**REQUIRED WORK**
Beginning with the line where "zip(*points))), Vector(map(max, zip(*points)))" appears, repeat every remaining line of the entries exactly, the last line included.

>> BEGIN EXERCISE MATERIAL

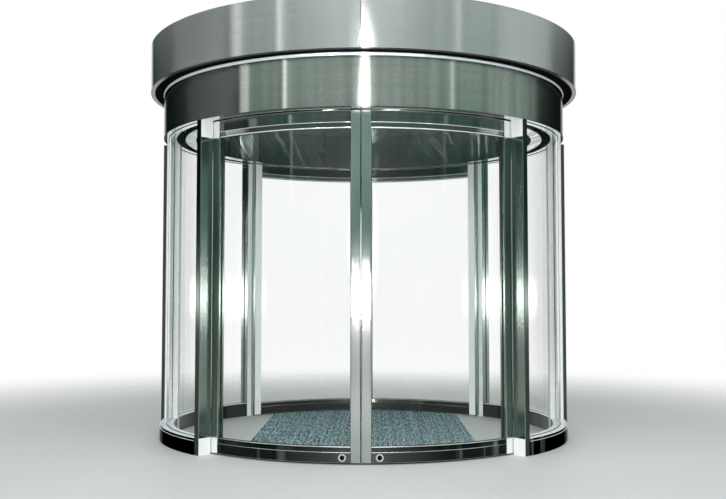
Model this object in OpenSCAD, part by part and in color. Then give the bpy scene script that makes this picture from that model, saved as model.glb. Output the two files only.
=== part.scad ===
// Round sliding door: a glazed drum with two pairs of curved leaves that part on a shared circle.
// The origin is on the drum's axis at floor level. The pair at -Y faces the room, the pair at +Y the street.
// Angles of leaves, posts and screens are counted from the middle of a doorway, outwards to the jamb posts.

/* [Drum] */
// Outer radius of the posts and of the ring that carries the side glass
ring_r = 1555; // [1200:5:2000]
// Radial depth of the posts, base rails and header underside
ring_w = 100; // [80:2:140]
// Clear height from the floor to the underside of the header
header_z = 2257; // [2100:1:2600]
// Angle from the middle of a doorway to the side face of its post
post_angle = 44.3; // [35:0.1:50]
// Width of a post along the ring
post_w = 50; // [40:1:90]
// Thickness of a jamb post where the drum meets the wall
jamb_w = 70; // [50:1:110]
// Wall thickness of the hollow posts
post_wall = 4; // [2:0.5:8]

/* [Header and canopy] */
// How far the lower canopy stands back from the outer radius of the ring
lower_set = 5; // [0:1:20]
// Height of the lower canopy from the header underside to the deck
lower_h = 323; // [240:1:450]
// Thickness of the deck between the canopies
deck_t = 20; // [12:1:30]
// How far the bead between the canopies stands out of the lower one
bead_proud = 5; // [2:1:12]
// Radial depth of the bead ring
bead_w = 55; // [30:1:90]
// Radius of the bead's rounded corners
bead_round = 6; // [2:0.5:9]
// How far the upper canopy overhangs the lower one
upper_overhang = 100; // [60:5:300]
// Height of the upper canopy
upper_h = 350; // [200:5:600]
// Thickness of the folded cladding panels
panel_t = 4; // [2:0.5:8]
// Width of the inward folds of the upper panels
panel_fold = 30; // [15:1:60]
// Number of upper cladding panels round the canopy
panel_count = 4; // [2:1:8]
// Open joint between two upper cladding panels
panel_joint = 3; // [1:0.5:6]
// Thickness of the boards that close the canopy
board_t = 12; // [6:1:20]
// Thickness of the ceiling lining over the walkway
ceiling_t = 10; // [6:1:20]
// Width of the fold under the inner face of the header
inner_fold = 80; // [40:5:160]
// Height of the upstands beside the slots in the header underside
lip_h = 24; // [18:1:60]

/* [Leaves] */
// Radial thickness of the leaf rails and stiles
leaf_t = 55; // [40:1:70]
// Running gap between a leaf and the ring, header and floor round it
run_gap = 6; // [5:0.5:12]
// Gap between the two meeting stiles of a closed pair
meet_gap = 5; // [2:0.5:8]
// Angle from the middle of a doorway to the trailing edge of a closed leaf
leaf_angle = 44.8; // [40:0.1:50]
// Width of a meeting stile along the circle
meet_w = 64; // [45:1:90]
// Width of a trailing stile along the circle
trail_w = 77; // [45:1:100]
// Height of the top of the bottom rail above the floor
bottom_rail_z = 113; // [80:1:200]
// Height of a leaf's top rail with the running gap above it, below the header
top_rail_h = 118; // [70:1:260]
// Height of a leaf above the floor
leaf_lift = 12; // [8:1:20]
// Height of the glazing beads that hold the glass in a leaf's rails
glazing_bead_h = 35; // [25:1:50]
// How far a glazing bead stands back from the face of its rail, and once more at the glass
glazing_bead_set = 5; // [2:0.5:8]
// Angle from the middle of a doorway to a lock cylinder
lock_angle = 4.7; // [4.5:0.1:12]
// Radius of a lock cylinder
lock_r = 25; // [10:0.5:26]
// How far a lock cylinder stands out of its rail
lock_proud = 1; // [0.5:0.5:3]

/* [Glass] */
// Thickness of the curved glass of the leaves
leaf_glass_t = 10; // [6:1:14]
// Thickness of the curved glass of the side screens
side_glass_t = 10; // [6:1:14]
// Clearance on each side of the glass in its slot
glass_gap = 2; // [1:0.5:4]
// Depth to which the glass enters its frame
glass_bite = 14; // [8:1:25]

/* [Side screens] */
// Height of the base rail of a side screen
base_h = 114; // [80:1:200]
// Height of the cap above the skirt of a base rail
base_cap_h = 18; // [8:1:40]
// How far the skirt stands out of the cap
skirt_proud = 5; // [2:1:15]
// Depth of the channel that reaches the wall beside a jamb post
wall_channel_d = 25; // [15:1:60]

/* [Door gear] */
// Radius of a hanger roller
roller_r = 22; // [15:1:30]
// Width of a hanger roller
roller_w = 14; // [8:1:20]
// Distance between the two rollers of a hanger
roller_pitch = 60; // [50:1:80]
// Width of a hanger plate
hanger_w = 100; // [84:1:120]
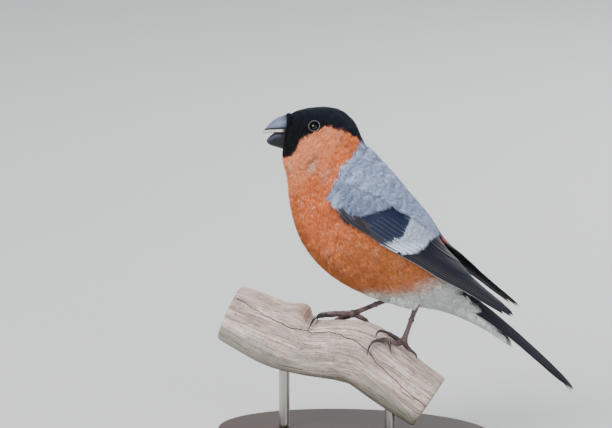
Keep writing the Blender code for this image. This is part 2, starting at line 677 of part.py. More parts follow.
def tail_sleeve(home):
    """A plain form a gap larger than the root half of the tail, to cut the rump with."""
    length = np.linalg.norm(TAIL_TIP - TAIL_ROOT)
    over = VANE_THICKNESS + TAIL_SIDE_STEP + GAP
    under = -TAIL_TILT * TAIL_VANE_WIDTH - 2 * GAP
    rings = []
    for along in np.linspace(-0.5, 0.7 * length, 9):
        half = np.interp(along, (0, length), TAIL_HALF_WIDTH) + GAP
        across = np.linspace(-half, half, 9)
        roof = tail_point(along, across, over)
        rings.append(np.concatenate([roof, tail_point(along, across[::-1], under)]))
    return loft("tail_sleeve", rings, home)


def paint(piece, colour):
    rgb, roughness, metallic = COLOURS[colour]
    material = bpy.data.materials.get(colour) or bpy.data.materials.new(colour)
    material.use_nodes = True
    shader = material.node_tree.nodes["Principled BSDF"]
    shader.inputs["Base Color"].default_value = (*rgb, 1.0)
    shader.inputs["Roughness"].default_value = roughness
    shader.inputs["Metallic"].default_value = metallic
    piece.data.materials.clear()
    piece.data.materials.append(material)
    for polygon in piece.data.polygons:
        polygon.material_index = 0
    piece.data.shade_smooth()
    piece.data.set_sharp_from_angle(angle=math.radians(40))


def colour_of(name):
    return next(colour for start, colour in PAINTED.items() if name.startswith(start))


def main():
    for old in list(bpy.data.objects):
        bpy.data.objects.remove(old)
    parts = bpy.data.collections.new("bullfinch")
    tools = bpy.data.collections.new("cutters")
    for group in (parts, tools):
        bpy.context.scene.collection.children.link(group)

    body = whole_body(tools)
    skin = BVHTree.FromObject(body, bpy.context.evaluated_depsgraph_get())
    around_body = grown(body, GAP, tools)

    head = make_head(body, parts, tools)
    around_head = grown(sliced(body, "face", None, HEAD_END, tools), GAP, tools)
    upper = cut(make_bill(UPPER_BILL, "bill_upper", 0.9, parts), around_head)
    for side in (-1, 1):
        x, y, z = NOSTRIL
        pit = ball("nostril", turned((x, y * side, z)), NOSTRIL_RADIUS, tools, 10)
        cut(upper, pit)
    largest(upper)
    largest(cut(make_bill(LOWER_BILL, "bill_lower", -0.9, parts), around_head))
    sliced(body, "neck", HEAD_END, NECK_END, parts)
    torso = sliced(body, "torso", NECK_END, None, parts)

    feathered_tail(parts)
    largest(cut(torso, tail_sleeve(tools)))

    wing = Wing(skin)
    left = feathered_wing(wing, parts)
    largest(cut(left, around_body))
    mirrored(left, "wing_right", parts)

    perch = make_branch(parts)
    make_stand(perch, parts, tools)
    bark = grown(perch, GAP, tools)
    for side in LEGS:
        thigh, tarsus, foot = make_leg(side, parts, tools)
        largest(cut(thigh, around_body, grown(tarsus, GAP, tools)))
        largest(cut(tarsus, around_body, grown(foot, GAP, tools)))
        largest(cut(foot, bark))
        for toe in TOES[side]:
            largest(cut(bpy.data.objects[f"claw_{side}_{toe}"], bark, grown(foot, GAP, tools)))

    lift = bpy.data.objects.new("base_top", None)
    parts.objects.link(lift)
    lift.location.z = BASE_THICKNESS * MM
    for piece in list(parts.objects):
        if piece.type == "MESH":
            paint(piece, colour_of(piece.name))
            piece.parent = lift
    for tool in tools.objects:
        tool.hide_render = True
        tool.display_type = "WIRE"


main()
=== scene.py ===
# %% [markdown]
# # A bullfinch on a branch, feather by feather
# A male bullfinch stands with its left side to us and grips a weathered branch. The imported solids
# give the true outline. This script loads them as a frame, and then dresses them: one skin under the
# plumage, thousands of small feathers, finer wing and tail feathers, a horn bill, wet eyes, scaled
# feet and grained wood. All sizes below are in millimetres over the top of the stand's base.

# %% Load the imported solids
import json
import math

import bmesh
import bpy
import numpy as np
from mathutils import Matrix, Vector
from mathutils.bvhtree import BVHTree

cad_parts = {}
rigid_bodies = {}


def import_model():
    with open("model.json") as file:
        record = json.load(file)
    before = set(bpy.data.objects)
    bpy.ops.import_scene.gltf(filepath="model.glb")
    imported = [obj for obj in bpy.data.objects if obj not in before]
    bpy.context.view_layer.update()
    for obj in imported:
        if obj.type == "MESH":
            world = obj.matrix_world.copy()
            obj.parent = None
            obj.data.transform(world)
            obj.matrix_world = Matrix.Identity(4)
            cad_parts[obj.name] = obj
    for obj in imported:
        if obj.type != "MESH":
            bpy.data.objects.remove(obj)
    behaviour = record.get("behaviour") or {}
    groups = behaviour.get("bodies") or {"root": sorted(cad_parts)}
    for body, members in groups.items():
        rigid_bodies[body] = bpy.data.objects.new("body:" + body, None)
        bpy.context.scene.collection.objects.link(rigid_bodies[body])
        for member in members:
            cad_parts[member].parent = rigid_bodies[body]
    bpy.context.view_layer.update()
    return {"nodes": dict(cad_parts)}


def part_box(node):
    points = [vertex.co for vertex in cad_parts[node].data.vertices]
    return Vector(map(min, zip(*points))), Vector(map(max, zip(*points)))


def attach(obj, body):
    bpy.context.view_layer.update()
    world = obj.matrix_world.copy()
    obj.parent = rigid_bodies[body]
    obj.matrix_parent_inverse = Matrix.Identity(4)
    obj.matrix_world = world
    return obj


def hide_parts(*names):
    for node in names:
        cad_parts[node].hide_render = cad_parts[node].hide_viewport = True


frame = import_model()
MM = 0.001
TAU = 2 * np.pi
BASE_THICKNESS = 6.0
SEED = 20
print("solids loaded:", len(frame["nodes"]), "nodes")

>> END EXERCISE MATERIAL

**THE REPLY**
    return Vector(map(min, zip(*points))), Vector(map(max, zip(*points)))


def attach(obj, body):
    bpy.context.view_layer.update()
    world = obj.matrix_world.copy()
    obj.parent = rigid_bodies[body]
    obj.matrix_parent_inverse = Matrix.Identity(4)
    obj.matrix_world = world
    return obj


def hide_parts(*names):
    for node in names:
        cad_parts[node].hide_render = cad_parts[node].hide_viewport = True


frame = import_model()
MM = 0.001
TAU = 2 * np.pi
BASE_THICKNESS = 6.0
SEED = 20
print("solids loaded:", len(frame["nodes"]), "nodes")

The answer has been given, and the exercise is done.